> _Directions for this task_
Among the lines below, keep only those from the one containing "front_side_board();" through the one containing "from mathutils import Matrix, Vector, noise", and reproduce them exactly.
★ ★ ★ ★
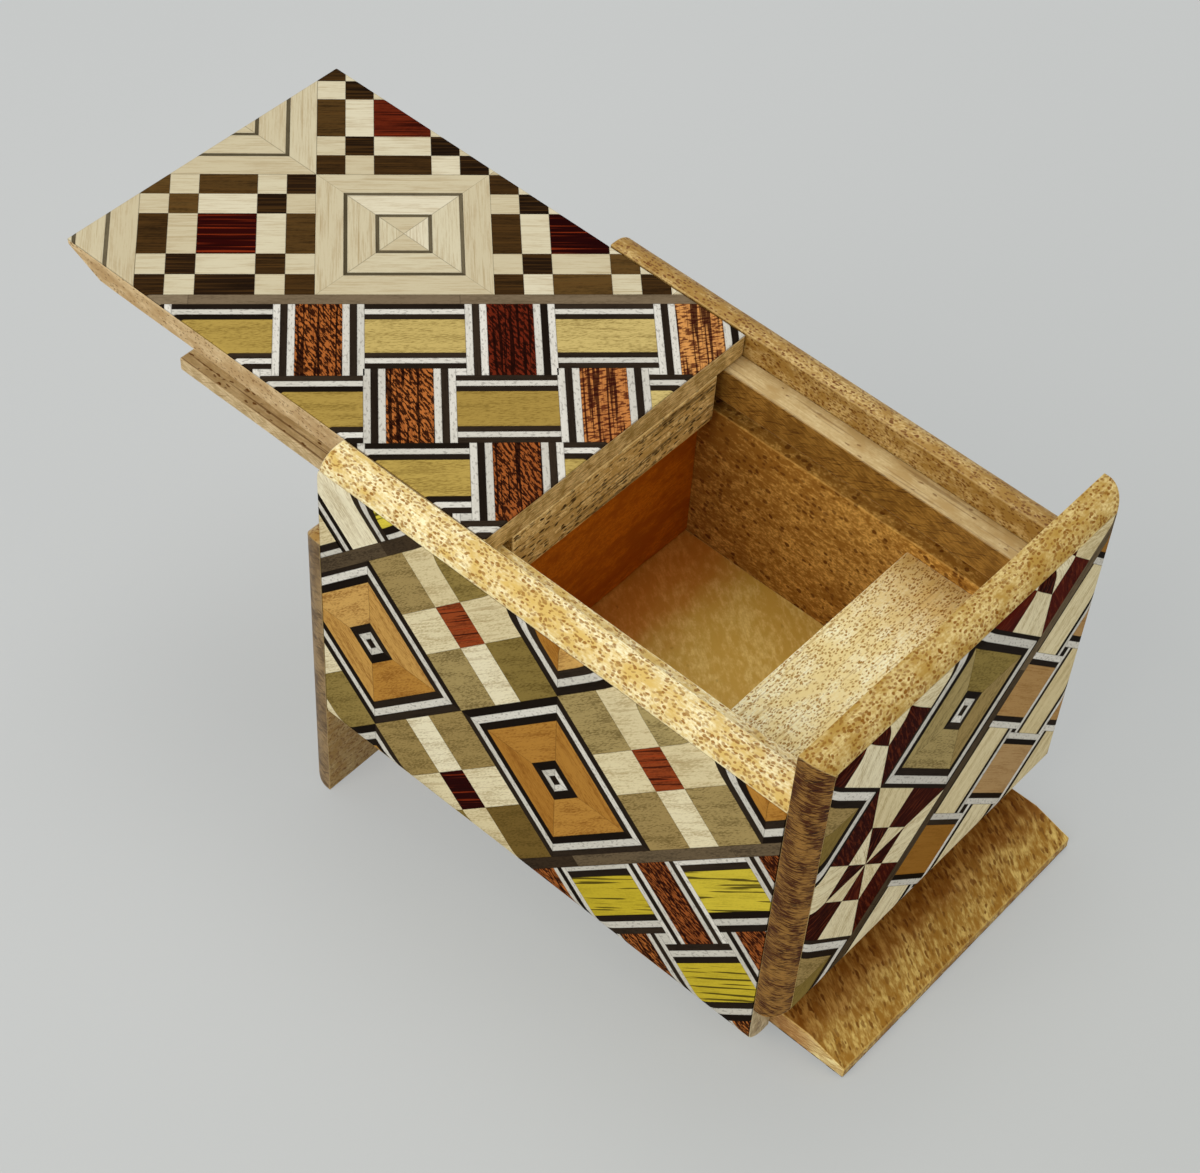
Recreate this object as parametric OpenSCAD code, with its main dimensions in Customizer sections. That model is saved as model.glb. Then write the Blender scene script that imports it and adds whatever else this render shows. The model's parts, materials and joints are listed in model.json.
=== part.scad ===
// A small wooden secret box, half opened: the right end is raised, the bottom board is drawn out
// to the right, the left end has dropped and the lid is slid out to the left over it.
// X runs along the length of the box, Z points up, and the origin is the middle of the underside.

/* [Box] */
// Length of the two long side boards
box_l = 56; // [50:1:80]
// Width over the two side boards
box_w = 44; // [38:0.2:64]
// Height from underside to lid top, with everything closed
box_h = 39.6; // [36:0.2:60]

/* [Boards] */
// Thickness of the side boards, without their yosegi sheet
side_t = 3.3; // [3:0.1:5]
// Thickness of the end boards, without their yosegi sheet
end_t = 3; // [2.8:0.1:5]
// Thickness of the lid board and of the bottom board, without their yosegi sheet
slab_t = 2.7; // [2.4:0.1:4]
// Thickness of the yosegi sheets
sheet_t = 0.2; // [0.1:0.05:0.4]
// Radius of the rounded outer edges
edge_r = 2.7; // [1:0.1:2.9]

/* [Runners] */
// How far the four tongues stand in from the side boards
tongue_w = 2.8; // [2:0.1:4]
// Height of each tongue
tongue_h = 4.2; // [3:0.1:5]
// Thickness of the flanges that run behind the tongues
flange_t = 1.6; // [1.2:0.1:2.4]
// How far the flanges stand out from their core
flange_w = 2.7; // [2.2:0.1:3.2]
// Gap between a core and the tongues beside it
core_gap = 1.2; // [0.6:0.1:1.6]
// Bare length of the lid in front of its flanges
lid_lead = 14; // [10:0.5:20]
// How far the flanges stop short of the lid's rear end
flange_end = 6; // [1:0.5:10]
// Length of the bevel at the leading end of the lid and of the bottom board
bevel_l = 4.4; // [2:0.1:8]
// Height of the bevel on the lid
lid_bevel_h = 2.1; // [0.5:0.1:2.2]
// Height of the bevel on the bottom board
bottom_bevel_h = 1.4; // [0.5:0.1:2.2]

/* [Compartment] */
// Distance from the left end of the side boards to the compartment
left_l = 15.2; // [13:0.2:20]
// Distance from the compartment to the right end of the side boards
right_l = 14.6; // [12:0.2:20]
// Thickness of the compartment floor
floor_t = 2; // [1.5:0.1:3]
// Thickness of the two cross walls
wall_t = 2.4; // [1.5:0.1:3]
// Thickness of the ledge over the right end
ledge_t = 2; // [1.5:0.1:3]
// How far the ledge lies below the top of the liners
ledge_drop = 1.5; // [1:0.1:4]

/* [Keys] */
// Thickness of the guide strips behind the ends
guide_t = 2.4; // [1.6:0.1:3]
// Width of the stem of a key
stem_w = 8; // [5:0.5:12]
// Width of the head of a key
head_w = 15; // [14:0.5:20]
// Thickness of the head of a key
head_t = 2; // [1.2:0.1:3]
// Height of the keys
key_h = 5.6; // [4:0.2:6]
// Length of the lock strip on the left end
lock_l = 7; // [4:0.2:8]
// Height of the lock strip
lock_h = 5.6; // [3:0.2:5.8]
// Width of the lock strip
lock_w = 26; // [16:1:28]

/* [Opened position] */
// How far the lid is drawn out to the left
lid_out = 38.2; // [20:0.2:44]
// How far the bottom board is drawn out to the right
bottom_out = 9; // [8.6:0.1:12]
// How far the left end has dropped
left_drop = 12; // [10.2:0.1:12.6]
// How far the right end is raised
right_raise = 6.8; // [4:0.1:7]

/* [Clearances] */
// Sliding clearance between a moving piece and its neighbour
play = 0.15; // [0.1:0.01:0.2]
// Gap between the end boards and the ends of the box
end_play = 0.1; // [0.06:0.01:0.2]
// Gap left at the end of a piece's travel
stop_gap = 0.3; // [0.2:0.05:0.5]

/* [Hidden] */

$fn = 96;
// Overshoot of a cutting shape past the face that it cuts
over = 1;

// Half sizes of the box, and the inner faces of the side boards
half_l = box_l / 2;
half_w = box_w / 2;
inner_y = half_w - sheet_t - side_t;
// Faces of the tongues and liners towards the middle of the box
tongue_y = inner_y - tongue_w;
core_y = tongue_y - core_gap;

// The stack of runners under the lid; the one over the bottom board is its mirror image
slab_z = box_h - sheet_t - slab_t;
tongue_top = slab_z - play;
tongue_low = tongue_top - tongue_h;
flange_top = tongue_low - play;
flange_low = flange_top - flange_t;
liner_top = flange_low - play;
floor_z = box_h - liner_top;
floor_top = floor_z + floor_t;
ledge_top = liner_top - ledge_drop;

// Length of the lid board and of the bottom board between the two ends
slab_l = box_l - 2 * play;
bottom_lead = bottom_out + stop_gap;
// Faces of the end boards towards the box
end_x = half_l + end_play;
// Lowest point of each key: the left one stands on the floor, the right one meets the ledge
left_key_z = floor_top + play;
right_key_z = ledge_top - ledge_t - play - key_h;
// Lowest point of the lock strip, which rests on the bottom board when the box is closed
lock_z = sheet_t + slab_t + play - left_drop;

beech = "#d9b67a";
beech_dark = "#b98a4a";
beech_grey = "#9c8a66";
yosegi = "#8a6a3e";
inside = "#a6702e";

// A plain board from its lowest corner to its highest corner
module board(low, high) {
    translate(low) cube(high - low);
}

// What rounding takes off the corner of an outline at the origin
module corner_waste(r) {
    difference() {
        translate([-over, -over]) square(r + over);
        translate([r, r]) circle(r);
    }
}

// Outline of a board whose face lies on the Y axis and has its two outer corners rounded
module rounded_outline(thickness, height, r) {
    difference() {
        square([thickness, height]);
        corner_waste(r);
        translate([0, height]) mirror([0, 1]) corner_waste(r);
    }
}

// A layer of a long side, from depth a to depth b below its rounded outer face
module side_layer(a, b) {
    translate([-half_l, -half_w, 0]) rotate([90, 0, 90]) linear_extrude(box_l) intersection() {
        rounded_outline(side_t + sheet_t, box_h, edge_r);
        translate([a, -over]) square([b - a, box_h + 2 * over]);
    }
}

// A layer of an end, from depth a to depth b below its outer face, rounded along all four edges
module end_layer(a, b) {
    whole = end_t + sheet_t;
    translate([-end_x - whole, -half_w, 0]) intersection() {
        translate([0, box_w, 0]) rotate([90, 0, 0]) linear_extrude(box_w)
            rounded_outline(whole, box_h, edge_r);
        linear_extrude(box_h) rounded_outline(whole, box_w, edge_r);
        translate([a, -over, -over]) cube([b - a, box_w + 2 * over, box_h + 2 * over]);
    }
}

// The same piece on the back of the box
module at_back() {
    mirror([0, 1, 0]) children();
}

// The same piece at the right end of the box
module at_right() {
    mirror([1, 0, 0]) children();
}

// The same piece under the box: turned over, so that the left end of the lid becomes the right
// end of the bottom board
module turned_over() {
    translate([0, 0, box_h]) rotate([0, 180, 0]) children();
}

// A runner along the front side board, between two heights
module runner(low, high) {
    board([-half_l, -inner_y, low], [half_l, -tongue_y, high]);
}

// The lid board or the bottom board in its closed place, bevelled under its leading left end
module slab(bevel_h) {
    left = -slab_l / 2;
    translate([0, inner_y - play, 0]) rotate([90, 0, 0]) linear_extrude(2 * (inner_y - play))
        polygon([
            [left, slab_z + slab_t], [left, slab_z + bevel_h], [left + bevel_l, slab_z],
            [-left, slab_z], [-left, slab_z + slab_t]]);
}

// Its yosegi sheet, in its closed place
module slab_sheet() {
    half = [slab_l / 2, inner_y - play];
    board([-half.x, -half.y, slab_z + slab_t], [half.x, half.y, box_h]);
}

// Its core, set in from the leading end by lead and from the rear end by rear
module slab_core(lead, rear) {
    board([-slab_l / 2 + lead, -core_y, flange_low], [slab_l / 2 - rear, core_y, slab_z]);
}

// Its front flange, over the same length
module slab_flange(lead, rear) {
    board([-slab_l / 2 + lead, -core_y - flange_w, flange_low],
        [slab_l / 2 - rear, -core_y, flange_top]);
}

// A guide strip behind the left end: with its twin it leaves a slot for the stem of the key
module guide() {
    board([-half_l, -tongue_y, floor_top], [-half_l + guide_t, -stem_w / 2 - play, liner_top]);
}

// The stem of a key on the left end
module key_stem(z) {
    board([-end_x, -stem_w / 2, z], [-half_l + guide_t + play, stem_w / 2, z + key_h]);
}

// The head of that key, behind the guide strips
module key_head(z) {
    x = -half_l + guide_t + play;
    board([x, -head_w / 2, z], [x + head_t, head_w / 2, z + key_h]);
}

// The two long sides of the box, with their sheets
module front_side_board() {
    color(beech) side_layer(sheet_t, side_t + sheet_t);
}

module front_yosegi_sheet() {
    color(yosegi) side_layer(0, sheet_t);
}

module back_side_board() {
    color(beech) at_back() side_layer(sheet_t, side_t + sheet_t);
}

module back_yosegi_sheet() {
    color(yosegi) at_back() side_layer(0, sheet_t);
}

// The tongues that hold the lid and the bottom board
module front_top_tongue() {
    color(beech_dark) runner(tongue_low, tongue_top);
}

module back_top_tongue() {
    color(beech_dark) at_back() runner(tongue_low, tongue_top);
}

module front_bottom_tongue() {
    color(beech_dark) runner(box_h - tongue_top, box_h - tongue_low);
}

module back_bottom_tongue() {
    color(beech_dark) at_back() runner(box_h - tongue_top, box_h - tongue_low);
}

// The inner box between the tongues
module front_liner() {
    color(beech_dark) runner(floor_z, liner_top);
}

module back_liner() {
    color(beech_dark) at_back() runner(floor_z, liner_top);
}

module compartment_floor() {
    color(inside) board([-half_l, -tongue_y, floor_z], [half_l, tongue_y, floor_top]);
}

module left_cross_wall() {
    x = -half_l + left_l;
    color(inside) board([x - wall_t, -tongue_y, floor_top], [x, tongue_y, liner_top]);
}

module right_cross_wall() {
    x = half_l - right_l;
    color(inside) board([x, -tongue_y, floor_top], [x + wall_t, tongue_y, ledge_top - ledge_t]);
}

module right_ledge() {
    color(beech) board([half_l - right_l, -tongue_y, ledge_top - ledge_t],
        [half_l, tongue_y, ledge_top]);
}

// The guide strips behind the ends; the right pair stops under the ledge
module left_front_guide() {
    color(beech_dark) guide();
}

module left_back_guide() {
    color(beech_dark) at_back() guide();
}

module right_front_guide() {
    color(beech_dark) board([half_l - guide_t, -tongue_y, floor_top],
        [half_l, -stem_w / 2 - play, ledge_top - ledge_t]);
}

module right_back_guide() {
    color(beech_dark) at_back() board([half_l - guide_t, -tongue_y, floor_top],
        [half_l, -stem_w / 2 - play, ledge_top - ledge_t]);
}

// The lid, drawn out to the left
module lid_board() {
    color(beech_grey) translate([-lid_out, 0, 0]) slab(lid_bevel_h);
}

module lid_yosegi_sheet() {
    color(yosegi) translate([-lid_out, 0, 0]) slab_sheet();
}

module lid_core() {
    color(beech_grey) translate([-lid_out, 0, 0]) slab_core(lid_lead, 0);
}

module lid_front_flange() {
    color(beech_grey) translate([-lid_out, 0, 0]) slab_flange(lid_lead, flange_end);
}

module lid_back_flange() {
    color(beech_grey) translate([-lid_out, 0, 0]) at_back() slab_flange(lid_lead, flange_end);
}

// The bottom board, drawn out to the right; its core leaves room for the lock strip
module bottom_board() {
    color(beech) translate([bottom_out, 0, 0]) turned_over() slab(bottom_bevel_h);
}

module bottom_yosegi_sheet() {
    color(yosegi) translate([bottom_out, 0, 0]) turned_over() slab_sheet();
}

module bottom_core() {
    color(beech) translate([bottom_out, 0, 0]) turned_over()
        slab_core(bottom_lead, lock_l + stop_gap);
}

module bottom_front_flange() {
    color(beech) translate([bottom_out, 0, 0]) turned_over()
        slab_flange(bottom_lead, lock_l + stop_gap);
}

module bottom_back_flange() {
    color(beech) translate([bottom_out, 0, 0]) turned_over() at_back()
        slab_flange(bottom_lead, lock_l + stop_gap);
}

// The left end, dropped
module left_end_board() {
    color(beech) translate([0, 0, -left_drop]) end_layer(sheet_t, end_t + sheet_t);
}

module left_end_yosegi_sheet() {
    color(yosegi) translate([0, 0, -left_drop]) end_layer(0, sheet_t);
}

module left_key_stem() {
    color(beech_dark) key_stem(left_key_z);
}

module left_key_head() {
    color(beech_dark) key_head(left_key_z);
}

module left_lock_strip() {
    color(beech_dark) board([-end_x, -lock_w / 2, lock_z],
        [-half_l + lock_l, lock_w / 2, lock_z + lock_h]);
}

// The right end, raised
module right_end_board() {
    color(beech) translate([0, 0, right_raise]) at_right() end_layer(sheet_t, end_t + sheet_t);
}

module right_end_yosegi_sheet() {
    color(yosegi) translate([0, 0, right_raise]) at_right() end_layer(0, sheet_t);
}

module right_key_stem() {
    color(beech_dark) at_right() key_stem(right_key_z);
}

module right_key_head() {
    color(beech_dark) at_right() key_head(right_key_z);
}

front_side_board();
front_yosegi_sheet();
back_side_board();
back_yosegi_sheet();
front_top_tongue();
back_top_tongue();
front_bottom_tongue();
back_bottom_tongue();
front_liner();
back_liner();
compartment_floor();
left_cross_wall();
right_cross_wall();
right_ledge();
left_front_guide();
left_back_guide();
right_front_guide();
right_back_guide();
lid_board();
lid_yosegi_sheet();
lid_core();
lid_front_flange();
lid_back_flange();
bottom_board();
bottom_yosegi_sheet();
bottom_core();
bottom_front_flange();
bottom_back_flange();
left_end_board();
left_end_yosegi_sheet();
left_key_stem();
left_key_head();
left_lock_strip();
right_end_board();
right_end_yosegi_sheet();
right_key_stem();
right_key_head();
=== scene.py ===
"""A small Japanese secret box of beech and yosegi marquetry, shown half opened.

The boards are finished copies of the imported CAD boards, with eased edges. The yosegi sheets are
laid shaving by shaving over the CAD's plain sheets: a few blocks of cut woods are repeated by
Geometry Nodes, trimmed to the sheet and planed down into the rounded edges.
Patterns are drawn in millimetres, and become metres where a piece is finished.
"""

import json
import math
import random

import bmesh
import bpy
from mathutils import Matrix, Vector, noise

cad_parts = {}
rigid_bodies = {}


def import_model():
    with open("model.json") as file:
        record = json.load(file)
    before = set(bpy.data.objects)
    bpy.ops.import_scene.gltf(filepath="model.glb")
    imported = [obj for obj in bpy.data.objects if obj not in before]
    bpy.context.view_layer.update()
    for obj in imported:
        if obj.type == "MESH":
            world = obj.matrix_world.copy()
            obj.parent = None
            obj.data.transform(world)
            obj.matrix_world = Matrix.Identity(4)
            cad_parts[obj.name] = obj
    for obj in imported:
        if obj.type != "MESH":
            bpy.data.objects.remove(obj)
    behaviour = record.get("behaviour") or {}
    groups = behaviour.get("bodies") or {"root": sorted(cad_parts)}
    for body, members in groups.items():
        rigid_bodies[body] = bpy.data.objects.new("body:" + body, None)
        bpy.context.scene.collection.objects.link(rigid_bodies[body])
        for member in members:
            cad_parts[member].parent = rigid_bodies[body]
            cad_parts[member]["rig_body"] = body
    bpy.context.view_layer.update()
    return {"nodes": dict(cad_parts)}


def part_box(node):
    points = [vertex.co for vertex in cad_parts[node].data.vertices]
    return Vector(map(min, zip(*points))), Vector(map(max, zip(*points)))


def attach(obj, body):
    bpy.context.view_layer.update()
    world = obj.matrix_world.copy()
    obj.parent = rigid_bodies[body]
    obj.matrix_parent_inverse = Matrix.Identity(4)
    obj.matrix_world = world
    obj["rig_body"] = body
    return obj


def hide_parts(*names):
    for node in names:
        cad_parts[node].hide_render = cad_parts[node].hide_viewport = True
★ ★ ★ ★
> _Problem solution_
front_side_board();
front_yosegi_sheet();
back_side_board();
back_yosegi_sheet();
front_top_tongue();
back_top_tongue();
front_bottom_tongue();
back_bottom_tongue();
front_liner();
back_liner();
compartment_floor();
left_cross_wall();
right_cross_wall();
right_ledge();
left_front_guide();
left_back_guide();
right_front_guide();
right_back_guide();
lid_board();
lid_yosegi_sheet();
lid_core();
lid_front_flange();
lid_back_flange();
bottom_board();
bottom_yosegi_sheet();
bottom_core();
bottom_front_flange();
bottom_back_flange();
left_end_board();
left_end_yosegi_sheet();
left_key_stem();
left_key_head();
left_lock_strip();
right_end_board();
right_end_yosegi_sheet();
right_key_stem();
right_key_head();
=== scene.py ===
"""A small Japanese secret box of beech and yosegi marquetry, shown half opened.

The boards are finished copies of the imported CAD boards, with eased edges. The yosegi sheets are
laid shaving by shaving over the CAD's plain sheets: a few blocks of cut woods are repeated by
Geometry Nodes, trimmed to the sheet and planed down into the rounded edges.
Patterns are drawn in millimetres, and become metres where a piece is finished.
"""

import json
import math
import random

import bmesh
import bpy
from mathutils import Matrix, Vector, noise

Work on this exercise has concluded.